## Start

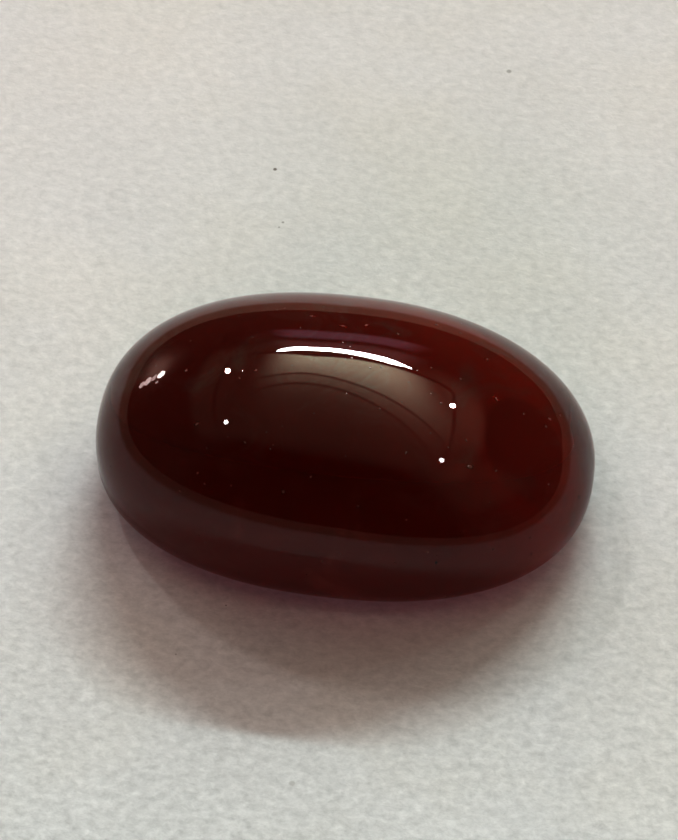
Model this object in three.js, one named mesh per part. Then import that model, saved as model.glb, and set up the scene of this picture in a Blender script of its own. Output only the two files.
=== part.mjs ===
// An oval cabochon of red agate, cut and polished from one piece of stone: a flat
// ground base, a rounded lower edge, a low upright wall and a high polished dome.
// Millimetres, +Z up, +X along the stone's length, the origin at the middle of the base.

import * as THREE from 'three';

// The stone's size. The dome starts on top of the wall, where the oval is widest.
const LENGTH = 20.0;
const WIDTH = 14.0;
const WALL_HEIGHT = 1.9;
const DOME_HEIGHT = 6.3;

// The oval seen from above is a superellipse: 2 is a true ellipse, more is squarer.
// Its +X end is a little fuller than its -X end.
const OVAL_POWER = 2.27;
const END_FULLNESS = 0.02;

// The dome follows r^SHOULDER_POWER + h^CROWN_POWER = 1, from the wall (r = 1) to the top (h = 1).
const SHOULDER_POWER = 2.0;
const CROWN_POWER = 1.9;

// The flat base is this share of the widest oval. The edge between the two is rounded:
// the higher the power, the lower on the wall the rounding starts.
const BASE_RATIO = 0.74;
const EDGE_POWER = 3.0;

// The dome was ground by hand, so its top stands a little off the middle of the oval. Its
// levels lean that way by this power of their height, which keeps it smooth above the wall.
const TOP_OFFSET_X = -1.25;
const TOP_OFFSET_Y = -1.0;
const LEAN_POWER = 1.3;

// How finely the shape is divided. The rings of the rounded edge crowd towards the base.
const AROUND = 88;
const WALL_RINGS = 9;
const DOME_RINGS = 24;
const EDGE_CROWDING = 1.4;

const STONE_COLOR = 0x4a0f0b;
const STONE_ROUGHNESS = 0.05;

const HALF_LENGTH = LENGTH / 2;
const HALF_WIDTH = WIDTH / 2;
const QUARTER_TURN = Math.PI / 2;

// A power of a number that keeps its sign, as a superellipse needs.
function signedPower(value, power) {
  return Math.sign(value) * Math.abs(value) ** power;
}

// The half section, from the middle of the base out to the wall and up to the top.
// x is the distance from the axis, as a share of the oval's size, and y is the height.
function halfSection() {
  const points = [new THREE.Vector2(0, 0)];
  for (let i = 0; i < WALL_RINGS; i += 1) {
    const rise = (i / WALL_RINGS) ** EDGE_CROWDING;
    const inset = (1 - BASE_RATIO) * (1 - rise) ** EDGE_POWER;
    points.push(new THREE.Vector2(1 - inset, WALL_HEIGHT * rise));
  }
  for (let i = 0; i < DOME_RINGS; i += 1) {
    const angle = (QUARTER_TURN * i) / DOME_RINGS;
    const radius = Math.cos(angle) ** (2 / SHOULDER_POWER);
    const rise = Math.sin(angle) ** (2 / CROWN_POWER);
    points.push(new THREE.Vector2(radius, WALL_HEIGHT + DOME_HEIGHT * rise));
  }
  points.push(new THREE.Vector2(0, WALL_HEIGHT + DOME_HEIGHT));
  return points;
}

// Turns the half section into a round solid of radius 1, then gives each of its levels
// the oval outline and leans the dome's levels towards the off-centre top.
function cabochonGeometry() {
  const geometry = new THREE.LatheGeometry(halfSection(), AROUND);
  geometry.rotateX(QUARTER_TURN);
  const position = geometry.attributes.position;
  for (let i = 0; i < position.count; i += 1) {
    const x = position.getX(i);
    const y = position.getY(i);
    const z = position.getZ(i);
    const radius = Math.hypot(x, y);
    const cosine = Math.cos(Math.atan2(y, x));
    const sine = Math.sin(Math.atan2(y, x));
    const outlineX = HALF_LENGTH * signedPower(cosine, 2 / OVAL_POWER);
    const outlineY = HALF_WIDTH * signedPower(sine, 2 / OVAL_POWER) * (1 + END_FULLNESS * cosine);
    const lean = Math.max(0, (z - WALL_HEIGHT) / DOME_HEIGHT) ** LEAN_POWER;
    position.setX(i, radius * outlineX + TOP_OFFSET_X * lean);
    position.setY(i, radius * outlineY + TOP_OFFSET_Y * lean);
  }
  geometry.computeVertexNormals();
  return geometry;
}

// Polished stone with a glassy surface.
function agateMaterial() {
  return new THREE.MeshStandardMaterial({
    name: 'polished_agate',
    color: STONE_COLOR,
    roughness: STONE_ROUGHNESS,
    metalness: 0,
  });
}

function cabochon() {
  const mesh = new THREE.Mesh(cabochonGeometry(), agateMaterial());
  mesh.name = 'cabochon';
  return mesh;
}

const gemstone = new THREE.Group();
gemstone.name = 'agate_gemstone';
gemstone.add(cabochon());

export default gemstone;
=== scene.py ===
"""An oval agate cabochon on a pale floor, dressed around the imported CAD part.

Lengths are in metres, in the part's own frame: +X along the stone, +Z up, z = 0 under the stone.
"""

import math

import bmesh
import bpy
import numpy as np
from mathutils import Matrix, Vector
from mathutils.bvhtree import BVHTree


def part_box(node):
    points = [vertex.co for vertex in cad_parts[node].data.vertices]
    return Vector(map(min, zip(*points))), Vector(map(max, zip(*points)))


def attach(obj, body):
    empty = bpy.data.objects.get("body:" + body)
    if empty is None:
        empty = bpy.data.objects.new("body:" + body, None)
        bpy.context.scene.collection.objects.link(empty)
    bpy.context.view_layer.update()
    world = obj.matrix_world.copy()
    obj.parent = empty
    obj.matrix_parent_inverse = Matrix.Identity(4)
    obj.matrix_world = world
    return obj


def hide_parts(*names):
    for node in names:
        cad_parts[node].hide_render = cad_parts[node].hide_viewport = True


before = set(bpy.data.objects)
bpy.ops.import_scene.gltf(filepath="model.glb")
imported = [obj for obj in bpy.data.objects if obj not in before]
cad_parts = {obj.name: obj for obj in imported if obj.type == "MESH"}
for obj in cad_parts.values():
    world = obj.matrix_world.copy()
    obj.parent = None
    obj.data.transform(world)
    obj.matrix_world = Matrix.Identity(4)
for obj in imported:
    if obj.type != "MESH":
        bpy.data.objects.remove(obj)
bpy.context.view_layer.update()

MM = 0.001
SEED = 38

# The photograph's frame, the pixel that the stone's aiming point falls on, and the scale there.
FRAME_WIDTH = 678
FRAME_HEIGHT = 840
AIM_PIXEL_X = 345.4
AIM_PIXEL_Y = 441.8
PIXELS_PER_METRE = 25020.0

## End

• _EXERCISE DESCRIPTION_: Copy out exactly the lines from the one containing "const gemstone = new THREE.Group();" to the one containing "points = [vertex.co", both ends inclusive.

• _FULL ANSWER_:
const gemstone = new THREE.Group();
gemstone.name = 'agate_gemstone';
gemstone.add(cabochon());

export default gemstone;
=== scene.py ===
"""An oval agate cabochon on a pale floor, dressed around the imported CAD part.

Lengths are in metres, in the part's own frame: +X along the stone, +Z up, z = 0 under the stone.
"""

import math

import bmesh
import bpy
import numpy as np
from mathutils import Matrix, Vector
from mathutils.bvhtree import BVHTree


def part_box(node):
    points = [vertex.co for vertex in cad_parts[node].data.vertices]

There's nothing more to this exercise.